# Data shown:

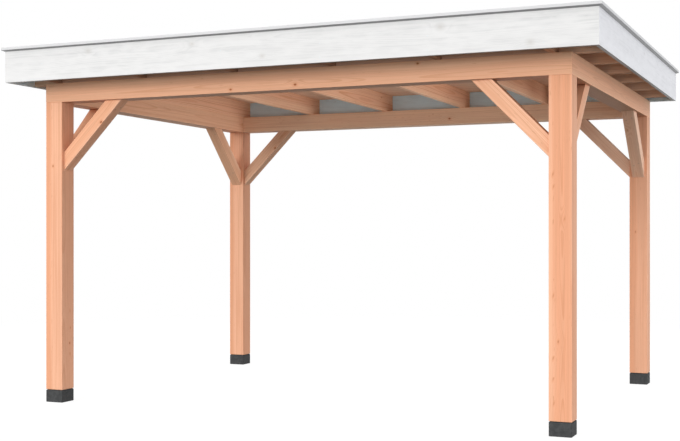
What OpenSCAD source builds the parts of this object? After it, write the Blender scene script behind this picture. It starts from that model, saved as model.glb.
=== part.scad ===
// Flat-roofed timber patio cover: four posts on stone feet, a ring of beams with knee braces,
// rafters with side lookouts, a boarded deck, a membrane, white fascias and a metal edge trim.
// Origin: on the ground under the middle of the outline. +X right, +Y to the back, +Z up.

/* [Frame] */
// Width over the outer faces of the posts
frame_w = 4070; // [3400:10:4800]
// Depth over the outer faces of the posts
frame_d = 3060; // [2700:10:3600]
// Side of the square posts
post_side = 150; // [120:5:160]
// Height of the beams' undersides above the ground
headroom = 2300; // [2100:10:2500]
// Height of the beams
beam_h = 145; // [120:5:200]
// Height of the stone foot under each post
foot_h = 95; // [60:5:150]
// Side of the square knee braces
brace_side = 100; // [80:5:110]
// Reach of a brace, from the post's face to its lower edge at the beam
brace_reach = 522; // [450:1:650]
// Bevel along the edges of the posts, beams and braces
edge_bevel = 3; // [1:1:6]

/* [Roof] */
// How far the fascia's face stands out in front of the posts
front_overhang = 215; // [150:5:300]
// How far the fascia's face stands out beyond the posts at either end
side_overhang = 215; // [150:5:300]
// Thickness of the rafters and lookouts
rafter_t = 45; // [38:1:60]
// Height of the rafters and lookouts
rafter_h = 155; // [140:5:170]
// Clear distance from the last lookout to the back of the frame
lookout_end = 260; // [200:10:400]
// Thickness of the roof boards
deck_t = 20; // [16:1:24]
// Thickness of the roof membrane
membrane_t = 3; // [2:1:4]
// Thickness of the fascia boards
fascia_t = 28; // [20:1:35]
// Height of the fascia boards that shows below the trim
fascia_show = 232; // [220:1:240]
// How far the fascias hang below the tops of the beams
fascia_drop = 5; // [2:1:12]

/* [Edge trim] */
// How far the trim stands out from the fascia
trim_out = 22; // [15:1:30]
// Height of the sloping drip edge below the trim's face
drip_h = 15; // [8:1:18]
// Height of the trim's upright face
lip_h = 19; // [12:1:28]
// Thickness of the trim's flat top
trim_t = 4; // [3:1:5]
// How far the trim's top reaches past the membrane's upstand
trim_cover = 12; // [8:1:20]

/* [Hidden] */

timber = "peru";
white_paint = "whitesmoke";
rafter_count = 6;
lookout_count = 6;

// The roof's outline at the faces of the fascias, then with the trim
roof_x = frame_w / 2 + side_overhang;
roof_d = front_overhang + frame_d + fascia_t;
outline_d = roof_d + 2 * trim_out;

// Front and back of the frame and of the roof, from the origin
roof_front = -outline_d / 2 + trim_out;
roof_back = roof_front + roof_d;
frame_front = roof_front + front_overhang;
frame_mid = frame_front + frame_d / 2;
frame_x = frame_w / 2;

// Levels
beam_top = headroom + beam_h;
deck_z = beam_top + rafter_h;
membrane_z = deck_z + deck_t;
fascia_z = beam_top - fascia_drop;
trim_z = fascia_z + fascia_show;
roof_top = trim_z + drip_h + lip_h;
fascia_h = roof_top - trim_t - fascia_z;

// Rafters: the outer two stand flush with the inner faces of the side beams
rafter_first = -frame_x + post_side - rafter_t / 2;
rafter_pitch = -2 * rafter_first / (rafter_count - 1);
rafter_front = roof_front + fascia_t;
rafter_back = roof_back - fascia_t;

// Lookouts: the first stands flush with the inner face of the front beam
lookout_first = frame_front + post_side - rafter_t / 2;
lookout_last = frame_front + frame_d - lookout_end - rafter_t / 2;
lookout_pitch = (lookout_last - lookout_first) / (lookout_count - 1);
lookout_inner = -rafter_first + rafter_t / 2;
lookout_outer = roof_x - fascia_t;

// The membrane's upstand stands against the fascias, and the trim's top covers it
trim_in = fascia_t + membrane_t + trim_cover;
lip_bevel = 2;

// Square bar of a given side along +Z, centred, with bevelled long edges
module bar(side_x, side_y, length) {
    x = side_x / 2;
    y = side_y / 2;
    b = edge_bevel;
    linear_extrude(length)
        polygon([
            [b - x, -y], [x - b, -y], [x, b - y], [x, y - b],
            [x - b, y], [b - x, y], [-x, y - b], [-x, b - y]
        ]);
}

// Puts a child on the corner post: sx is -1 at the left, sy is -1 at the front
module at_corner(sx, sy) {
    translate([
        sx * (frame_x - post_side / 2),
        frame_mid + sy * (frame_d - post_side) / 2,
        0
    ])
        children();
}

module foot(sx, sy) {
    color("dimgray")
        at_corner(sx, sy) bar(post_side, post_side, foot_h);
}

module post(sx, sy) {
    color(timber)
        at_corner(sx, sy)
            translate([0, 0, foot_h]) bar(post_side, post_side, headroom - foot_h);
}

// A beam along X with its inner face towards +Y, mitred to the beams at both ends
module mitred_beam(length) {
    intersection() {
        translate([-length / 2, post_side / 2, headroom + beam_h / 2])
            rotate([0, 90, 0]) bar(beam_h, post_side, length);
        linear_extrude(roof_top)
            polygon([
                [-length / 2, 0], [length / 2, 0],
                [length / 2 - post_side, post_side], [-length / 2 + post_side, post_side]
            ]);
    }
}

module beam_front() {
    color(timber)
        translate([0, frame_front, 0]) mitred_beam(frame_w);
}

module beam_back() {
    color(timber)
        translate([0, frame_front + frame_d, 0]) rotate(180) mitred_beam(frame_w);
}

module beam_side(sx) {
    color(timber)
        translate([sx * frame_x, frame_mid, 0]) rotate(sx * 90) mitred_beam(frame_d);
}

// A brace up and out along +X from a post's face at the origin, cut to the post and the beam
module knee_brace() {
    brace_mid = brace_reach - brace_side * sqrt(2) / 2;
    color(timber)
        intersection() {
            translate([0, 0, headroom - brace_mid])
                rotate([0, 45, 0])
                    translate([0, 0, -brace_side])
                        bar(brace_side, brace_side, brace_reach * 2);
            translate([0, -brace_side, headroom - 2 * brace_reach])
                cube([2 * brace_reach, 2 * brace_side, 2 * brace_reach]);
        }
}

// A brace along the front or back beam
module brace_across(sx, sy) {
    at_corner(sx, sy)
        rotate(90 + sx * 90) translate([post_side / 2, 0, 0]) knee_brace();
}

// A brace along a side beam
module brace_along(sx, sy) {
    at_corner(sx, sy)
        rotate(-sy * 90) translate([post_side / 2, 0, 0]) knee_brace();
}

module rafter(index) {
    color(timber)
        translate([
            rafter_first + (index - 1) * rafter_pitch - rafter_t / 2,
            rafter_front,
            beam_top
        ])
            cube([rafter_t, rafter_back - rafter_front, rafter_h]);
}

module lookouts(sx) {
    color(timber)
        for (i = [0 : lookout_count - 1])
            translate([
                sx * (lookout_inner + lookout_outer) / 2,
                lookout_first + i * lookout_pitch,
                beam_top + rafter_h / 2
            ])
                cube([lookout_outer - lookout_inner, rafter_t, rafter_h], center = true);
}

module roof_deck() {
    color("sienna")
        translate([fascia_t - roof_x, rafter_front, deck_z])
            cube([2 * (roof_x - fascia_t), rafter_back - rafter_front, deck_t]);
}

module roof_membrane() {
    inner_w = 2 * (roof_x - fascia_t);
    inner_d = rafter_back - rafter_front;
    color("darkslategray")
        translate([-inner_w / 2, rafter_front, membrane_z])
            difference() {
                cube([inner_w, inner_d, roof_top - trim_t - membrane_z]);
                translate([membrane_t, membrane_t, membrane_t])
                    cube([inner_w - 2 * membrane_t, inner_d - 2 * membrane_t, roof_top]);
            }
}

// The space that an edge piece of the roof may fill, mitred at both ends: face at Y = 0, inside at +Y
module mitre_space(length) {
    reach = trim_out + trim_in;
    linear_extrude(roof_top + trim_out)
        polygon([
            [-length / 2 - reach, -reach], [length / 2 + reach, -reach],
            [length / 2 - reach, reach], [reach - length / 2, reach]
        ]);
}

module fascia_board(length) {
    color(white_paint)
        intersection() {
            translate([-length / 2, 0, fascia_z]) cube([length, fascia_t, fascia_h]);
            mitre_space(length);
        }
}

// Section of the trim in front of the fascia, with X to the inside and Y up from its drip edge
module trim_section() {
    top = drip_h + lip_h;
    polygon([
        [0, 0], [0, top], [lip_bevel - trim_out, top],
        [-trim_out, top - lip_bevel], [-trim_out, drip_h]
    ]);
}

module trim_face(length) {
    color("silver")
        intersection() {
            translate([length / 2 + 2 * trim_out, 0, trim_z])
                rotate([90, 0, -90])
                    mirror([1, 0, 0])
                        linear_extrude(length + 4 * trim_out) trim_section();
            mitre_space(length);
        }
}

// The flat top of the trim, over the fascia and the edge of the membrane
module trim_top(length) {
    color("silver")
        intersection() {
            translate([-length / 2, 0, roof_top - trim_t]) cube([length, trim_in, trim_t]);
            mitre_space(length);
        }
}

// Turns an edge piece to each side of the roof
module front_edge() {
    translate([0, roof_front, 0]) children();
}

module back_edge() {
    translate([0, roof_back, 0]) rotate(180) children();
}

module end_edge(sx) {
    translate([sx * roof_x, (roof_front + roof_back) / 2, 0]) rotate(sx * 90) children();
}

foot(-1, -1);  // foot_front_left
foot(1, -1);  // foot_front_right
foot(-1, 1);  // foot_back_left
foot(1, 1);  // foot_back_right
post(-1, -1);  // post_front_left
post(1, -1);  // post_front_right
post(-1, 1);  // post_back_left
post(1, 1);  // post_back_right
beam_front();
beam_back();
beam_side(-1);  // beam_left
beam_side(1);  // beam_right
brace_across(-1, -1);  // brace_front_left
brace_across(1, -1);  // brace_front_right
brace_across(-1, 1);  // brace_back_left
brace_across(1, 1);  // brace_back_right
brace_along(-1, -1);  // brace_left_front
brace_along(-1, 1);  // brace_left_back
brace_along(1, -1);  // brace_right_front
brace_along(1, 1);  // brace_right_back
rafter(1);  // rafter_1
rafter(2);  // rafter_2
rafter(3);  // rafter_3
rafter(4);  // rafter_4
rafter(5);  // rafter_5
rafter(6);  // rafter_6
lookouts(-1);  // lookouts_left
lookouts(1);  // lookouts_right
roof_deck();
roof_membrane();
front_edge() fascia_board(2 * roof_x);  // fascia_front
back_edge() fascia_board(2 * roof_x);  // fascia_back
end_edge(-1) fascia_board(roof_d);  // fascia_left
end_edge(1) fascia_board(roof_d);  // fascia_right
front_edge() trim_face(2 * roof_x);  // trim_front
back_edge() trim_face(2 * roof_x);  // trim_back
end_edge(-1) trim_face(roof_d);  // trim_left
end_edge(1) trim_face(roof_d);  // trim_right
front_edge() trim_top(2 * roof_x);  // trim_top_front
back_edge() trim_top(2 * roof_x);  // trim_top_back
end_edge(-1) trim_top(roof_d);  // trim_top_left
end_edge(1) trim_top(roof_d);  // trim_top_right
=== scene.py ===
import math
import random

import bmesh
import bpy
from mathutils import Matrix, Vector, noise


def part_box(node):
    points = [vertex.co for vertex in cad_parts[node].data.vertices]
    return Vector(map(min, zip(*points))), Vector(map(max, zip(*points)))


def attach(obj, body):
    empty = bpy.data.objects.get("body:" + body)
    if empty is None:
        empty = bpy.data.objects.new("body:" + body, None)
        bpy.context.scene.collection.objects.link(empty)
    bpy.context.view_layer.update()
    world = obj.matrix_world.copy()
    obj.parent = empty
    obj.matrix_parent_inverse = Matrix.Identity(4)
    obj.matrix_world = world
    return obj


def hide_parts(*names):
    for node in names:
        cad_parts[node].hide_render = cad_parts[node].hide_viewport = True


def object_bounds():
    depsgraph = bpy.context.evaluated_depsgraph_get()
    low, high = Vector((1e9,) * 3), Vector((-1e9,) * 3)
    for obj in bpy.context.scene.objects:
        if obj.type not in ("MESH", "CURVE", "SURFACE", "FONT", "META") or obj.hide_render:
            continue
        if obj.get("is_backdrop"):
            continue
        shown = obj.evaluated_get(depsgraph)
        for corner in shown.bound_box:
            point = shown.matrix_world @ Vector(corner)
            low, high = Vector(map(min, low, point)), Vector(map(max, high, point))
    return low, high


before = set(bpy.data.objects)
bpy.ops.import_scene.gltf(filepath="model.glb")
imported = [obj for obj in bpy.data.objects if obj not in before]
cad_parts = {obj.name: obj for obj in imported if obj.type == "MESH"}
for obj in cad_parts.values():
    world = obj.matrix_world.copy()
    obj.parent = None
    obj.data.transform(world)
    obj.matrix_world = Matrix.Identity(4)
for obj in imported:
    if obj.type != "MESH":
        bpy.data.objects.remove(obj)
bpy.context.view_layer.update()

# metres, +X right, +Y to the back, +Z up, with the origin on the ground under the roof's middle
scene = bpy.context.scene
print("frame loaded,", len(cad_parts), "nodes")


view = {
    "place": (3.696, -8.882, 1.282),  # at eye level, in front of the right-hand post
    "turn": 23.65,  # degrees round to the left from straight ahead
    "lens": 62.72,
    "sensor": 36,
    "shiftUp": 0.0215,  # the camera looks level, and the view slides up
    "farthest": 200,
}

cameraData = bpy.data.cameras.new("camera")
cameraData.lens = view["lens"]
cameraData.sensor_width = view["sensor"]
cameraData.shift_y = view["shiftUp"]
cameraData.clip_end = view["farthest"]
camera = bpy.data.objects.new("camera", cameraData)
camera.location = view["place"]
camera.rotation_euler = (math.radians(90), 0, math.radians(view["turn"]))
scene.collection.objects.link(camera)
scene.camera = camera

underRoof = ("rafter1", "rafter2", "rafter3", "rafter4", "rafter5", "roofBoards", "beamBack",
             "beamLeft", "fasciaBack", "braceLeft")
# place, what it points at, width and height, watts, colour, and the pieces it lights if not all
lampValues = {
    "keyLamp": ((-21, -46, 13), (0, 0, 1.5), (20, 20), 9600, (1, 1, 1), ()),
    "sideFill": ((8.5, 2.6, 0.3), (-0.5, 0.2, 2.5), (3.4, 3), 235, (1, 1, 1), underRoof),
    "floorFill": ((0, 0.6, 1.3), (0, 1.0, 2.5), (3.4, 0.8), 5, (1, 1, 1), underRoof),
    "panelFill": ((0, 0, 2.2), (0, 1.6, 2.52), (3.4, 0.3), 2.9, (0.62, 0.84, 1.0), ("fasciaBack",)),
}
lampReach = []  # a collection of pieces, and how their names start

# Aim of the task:
In the listing above, locate the line containing "front_edge() trim_face(2 *" and the line containing "bpy.data.objects.remove(obj)". Transcribe those two lines and everything between them, exactly as written.

# Solved problem:
front_edge() trim_face(2 * roof_x);  // trim_front
back_edge() trim_face(2 * roof_x);  // trim_back
end_edge(-1) trim_face(roof_d);  // trim_left
end_edge(1) trim_face(roof_d);  // trim_right
front_edge() trim_top(2 * roof_x);  // trim_top_front
back_edge() trim_top(2 * roof_x);  // trim_top_back
end_edge(-1) trim_top(roof_d);  // trim_top_left
end_edge(1) trim_top(roof_d);  // trim_top_right
=== scene.py ===
import math
import random

import bmesh
import bpy
from mathutils import Matrix, Vector, noise


def part_box(node):
    points = [vertex.co for vertex in cad_parts[node].data.vertices]
    return Vector(map(min, zip(*points))), Vector(map(max, zip(*points)))


def attach(obj, body):
    empty = bpy.data.objects.get("body:" + body)
    if empty is None:
        empty = bpy.data.objects.new("body:" + body, None)
        bpy.context.scene.collection.objects.link(empty)
    bpy.context.view_layer.update()
    world = obj.matrix_world.copy()
    obj.parent = empty
    obj.matrix_parent_inverse = Matrix.Identity(4)
    obj.matrix_world = world
    return obj


def hide_parts(*names):
    for node in names:
        cad_parts[node].hide_render = cad_parts[node].hide_viewport = True


def object_bounds():
    depsgraph = bpy.context.evaluated_depsgraph_get()
    low, high = Vector((1e9,) * 3), Vector((-1e9,) * 3)
    for obj in bpy.context.scene.objects:
        if obj.type not in ("MESH", "CURVE", "SURFACE", "FONT", "META") or obj.hide_render:
            continue
        if obj.get("is_backdrop"):
            continue
        shown = obj.evaluated_get(depsgraph)
        for corner in shown.bound_box:
            point = shown.matrix_world @ Vector(corner)
            low, high = Vector(map(min, low, point)), Vector(map(max, high, point))
    return low, high


before = set(bpy.data.objects)
bpy.ops.import_scene.gltf(filepath="model.glb")
imported = [obj for obj in bpy.data.objects if obj not in before]
cad_parts = {obj.name: obj for obj in imported if obj.type == "MESH"}
for obj in cad_parts.values():
    world = obj.matrix_world.copy()
    obj.parent = None
    obj.data.transform(world)
    obj.matrix_world = Matrix.Identity(4)
for obj in imported:
    if obj.type != "MESH":
        bpy.data.objects.remove(obj)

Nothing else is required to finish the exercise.